This may be related to an apparent 5.8.0 bug that was discussed back in
February (the thread was "Odd regex behavior", started by Markus Kuhn),
but I'm not sure...
Consider a utf8 file containing just three characters and a line-feed,
where the first character happens to be "wide" (two bytes in utf8, that
represent U+00C0, "LATIN CAPITAL LETTER A WITH GRAVE"):
$ cat test.utf8
À>A
I think my mail editor will be giving you the iso-latin1 code "\xC0"

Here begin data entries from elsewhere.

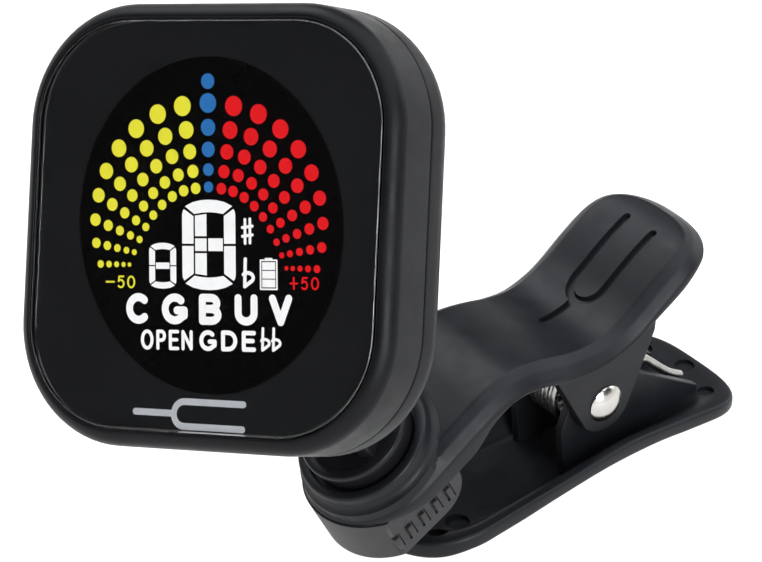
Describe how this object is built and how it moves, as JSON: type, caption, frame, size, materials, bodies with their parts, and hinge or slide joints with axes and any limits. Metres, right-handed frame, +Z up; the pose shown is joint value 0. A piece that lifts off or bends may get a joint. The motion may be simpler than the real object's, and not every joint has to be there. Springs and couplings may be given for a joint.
{
  "type": "clip-on instrument tuner",
  "caption": "Clip-on instrument tuner: a square display head on a two-hinge arm and a turntable, carried by a sprung jaw clip.",
  "frame": {"origin": "the point between the closed jaws at the clip's mouth, on the lower jaw's gripping level", "axes": "+Z up, out of the lower jaw towards the upper jaw; +Y back along the clip to the finger levers; X across the clip"},
  "size_m": [0.0551, 0.0864, 0.0738],
  "materials": {
    "case_black": "satin moulded ABS",
    "panel_gloss": "clear gloss acrylic window",
    "mask_dark": "dark printed mask behind the window",
    "badge_silver": "silver printed emblem",
    "display": "colour tuner display",
    "white_plastic": "moulded diffuser plastic",
    "ribbon_amber": "polyimide film",
    "board_green": "solder mask",
    "chip_black": "moulded epoxy",
    "steel": "plated steel",
    "foil_silver": "laminated pouch foil",
    "tape_black": "foam tape",
    "lead_red": "insulated lead",
    "lead_black": "insulated lead",
    "piezo_brass": "brass disc with a ceramic layer",
    "button_rubber": "soft-touch rubber",
    "washer_fibre": "fibre friction washer",
    "arm_black": "satin moulded nylon",
    "turntable_black": "satin moulded nylon",
    "clip_black": "satin moulded nylon, slightly glossy",
    "pad_rubber": "matt black rubber",
    "rivet_chrome": "bright domed rivet",
    "spring_steel": "bright spring wire"
  },
  "bodies": {
    "clip_lower": {"lower_jaw": "clip_black", "pivot_pin": "rivet_chrome", "torsion_spring": "spring_steel"},
    "clip_upper": {"upper_jaw": "clip_black", "upper_pad": "pad_rubber", "swivel_washer": "steel"},
    "turntable": {"swivel_base": "turntable_black", "swivel_screw": "steel", "lower_hinge_pin": "steel"},
    "arm": {"link_arm": "arm_black", "hinge_washers": "washer_fibre"},
    "head": {"front_shell": "case_black", "rear_shell": "case_black", "front_panel": "panel_gloss", "panel_mask": "mask_dark", "badge_inlay": "badge_silver", "lcd_cell": "display", "lcd_frame": "white_plastic", "backlight": "white_plastic", "lcd_ribbon": "ribbon_amber", "circuit_board": "board_green", "board_chips": "chip_black", "tact_switches": "steel", "usb_socket": "steel", "battery_cell": "foil_silver", "battery_tape": "tape_black", "battery_leads": "lead_red", "piezo_disc": "piezo_brass", "piezo_leads": "lead_black", "case_screws": "steel", "upper_hinge_pin": "steel"},
    "power_key": {"power_button": "button_rubber"},
    "mode_key": {"mode_button": "button_rubber"},
    "pitch_key": {"pitch_button": "button_rubber"}
  },
  "joints": [
    {"name": "jaw_hinge", "type": "hinge", "parent": "clip_lower", "child": "clip_upper", "pos_m": [0, 0.0265, 0.008], "axis": [-1, 0, 0], "range_deg": [0, 36], "stiffness_Nm_per_rad": 0.4, "springref_deg": -31.51, "deforming": ["torsion_spring"]},
    {"name": "swivel", "type": "hinge", "parent": "clip_upper", "child": "turntable", "pos_m": [0, -0.006, 0.0154], "axis": [0, -0.5678, 0.8231], "continuous": true},
    {"name": "lower_tilt", "type": "hinge", "parent": "turntable", "child": "arm", "pos_m": [0, -0.00884, 0.01952], "axis": [0.8801, 0.3909, 0.2696], "range_deg": [-32, 44]},
    {"name": "upper_tilt", "type": "hinge", "parent": "arm", "child": "head", "pos_m": [-0.00136, -0.01421, 0.03172], "axis": [0.8801, 0.3909, 0.2696], "range_deg": [-38, 34]},
    {"name": "power_press", "type": "slide", "parent": "head", "child": "power_key", "axis": [0.2148, -0.8342, 0.508], "range_m": [0, 0.00035], "stiffness_N_per_m": 2500, "springref_m": -0.0001},
    {"name": "mode_press", "type": "slide", "parent": "head", "child": "mode_key", "axis": [0.2148, -0.8342, 0.508], "range_m": [0, 0.00035], "stiffness_N_per_m": 2500, "springref_m": -0.0001},
    {"name": "pitch_press", "type": "slide", "parent": "head", "child": "pitch_key", "axis": [0.2148, -0.8342, 0.508], "range_m": [0, 0.00035], "stiffness_N_per_m": 2500, "springref_m": -0.0001}
  ]
}
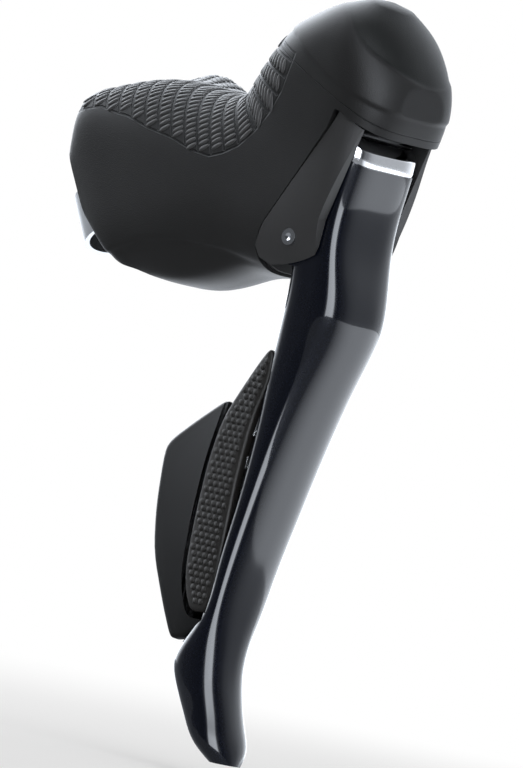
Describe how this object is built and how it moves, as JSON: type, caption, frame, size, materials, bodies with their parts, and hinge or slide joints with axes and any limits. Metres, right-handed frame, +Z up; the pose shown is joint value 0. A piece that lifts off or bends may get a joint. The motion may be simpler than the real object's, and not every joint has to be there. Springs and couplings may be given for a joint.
{
  "type": "brake shift lever",
  "caption": "Drop-bar brake and electronic shift lever: rubber hood on a bracket that clamps to the handlebar, pivoting brake blade and two shift buttons behind it.",
  "frame": {"origin": "centre of the handlebar clamp, on the handlebar's axis", "axes": "+X forward along the hood, +Z up along the lever, +Y towards the bicycle's centre; the handlebar's axis leans back by 31 degrees from +Z"},
  "size_m": [0.0962, 0.0389, 0.185],
  "materials": {
    "bracket_plastic": "glass-filled resin, satin black",
    "hood_rubber": "moulded matte black rubber with ribbed grip areas",
    "steel": "zinc-plated steel",
    "black_steel": "black oxide steel",
    "bright_steel": "polished stainless steel",
    "aluminium": "plain machined",
    "switch_plastic": "moulded black",
    "seal_rubber": "soft black",
    "blade_paint": "deep blue-black gloss paint on cast aluminium",
    "chrome_trim": "polished plating",
    "bush_bronze": "sintered",
    "board_green": "circuit board lacquer",
    "grip_plastic": "dimpled grip surface",
    "button_plastic": "smooth satin"
  },
  "bodies": {
    "bracket": {"bracket_body": "bracket_plastic", "hood_cover": "hood_rubber", "clamp_band": "steel", "clamp_nut": "steel", "clamp_bolt": "black_steel", "lever_axle": "bright_steel", "axle_clip": "steel", "casing_seat": "aluminium", "junction_box": "switch_plastic", "port_plugs": "seal_rubber", "box_screws": "black_steel", "top_switch_housing": "switch_plastic", "stop_pad": "seal_rubber", "return_spring": "steel"},
    "lever": {"lever_blade": "blade_paint", "top_trim": "chrome_trim", "trim_screw": "black_steel", "pivot_bushes": "bush_bronze", "switch_housing": "switch_plastic", "housing_screws": "black_steel", "switch_board": "board_green", "dome_switches": "bright_steel", "switch_seal": "seal_rubber", "button_pin": "bright_steel"},
    "hook": {"cable_hook": "aluminium"},
    "reach_screw": {"reach_screw": "black_steel"},
    "front_button": {"front_button": "grip_plastic"},
    "rear_button": {"rear_button": "button_plastic"},
    "top_button": {"top_button": "switch_plastic"}
  },
  "joints": [
    {"name": "lever_pivot", "type": "hinge", "parent": "bracket", "child": "lever", "pos_m": [0.0648, 0, -0.0026], "axis": [0, 1, 0], "range_deg": [0, 28], "stiffness_Nm_per_rad": 0.2, "springref_deg": -28.65, "deforming": ["return_spring"]},
    {"name": "hook_swivel", "type": "hinge", "parent": "lever", "child": "hook", "pos_m": [0.067, 0, 0.0098], "axis": [0, 1, 0], "range_deg": [-28, 0]},
    {"name": "reach_screw_turn", "type": "hinge", "parent": "lever", "child": "reach_screw", "pos_m": [0.0615, 0, 0.0186], "axis": [1, 0, 0], "range_deg": [-720, 720]},
    {"name": "front_button_press", "type": "hinge", "parent": "lever", "child": "front_button", "pos_m": [0.0622, -0.00822, -0.04505], "axis": [0, -0.0941, -0.9956], "range_deg": [0, 3], "stiffness_Nm_per_rad": 0.5, "springref_deg": -1.15},
    {"name": "rear_button_press", "type": "hinge", "parent": "lever", "child": "rear_button", "pos_m": [0.0622, -0.00822, -0.04505], "axis": [0, -0.0941, -0.9956], "range_deg": [0, 3.5], "stiffness_Nm_per_rad": 0.5, "springref_deg": -1.15},
    {"name": "top_button_press", "type": "slide", "parent": "bracket", "child": "top_button", "axis": [-0.8746, 0, -0.4848], "range_m": [0, 0.0006], "stiffness_N_per_m": 800, "springref_m": -0.0002}
  ],
  "couplings": [
    {"joint": "hook_swivel", "follows": "lever_pivot", "ratio": -1}
  ]
}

rather the two-byte utf8 sequence, but rest assured, the file is utf8:
$ od -t x1 test.utf8
0000000 c3 80 3e 41 0a
According to the 5.8.0 perlunicode man page:
o Regular expressions match characters instead of bytes.
"." matches a character instead of a byte. ...
So, given the data sample in "test.utf8", the following substitutions
should produce the same result (assuming that each is applied to the
original string of course), but they don't:
s/(.)/: $1 :/; # produces ": À :>A\n"
s/(.)(.)/: $1 :$2/; # same as above
s/(.)>/: $1 :>/; # HAS NO EFFECT (left side did not match?!)
Or these:
s/(..)(.)/$1: $2 :/; # produces "À>: A :\n"
s/(..)(A)/$1: $2 :/; # HAS NO EFFECT (left side did not match?!)
I get the same results whether or not the "use utf8;" pragma is present;
the string is being read and printed after doing binmode( ..., ":utf8")
on STDIN and STDOUT.
Is this something that will be fixed in 5.8.1?
Dave Graff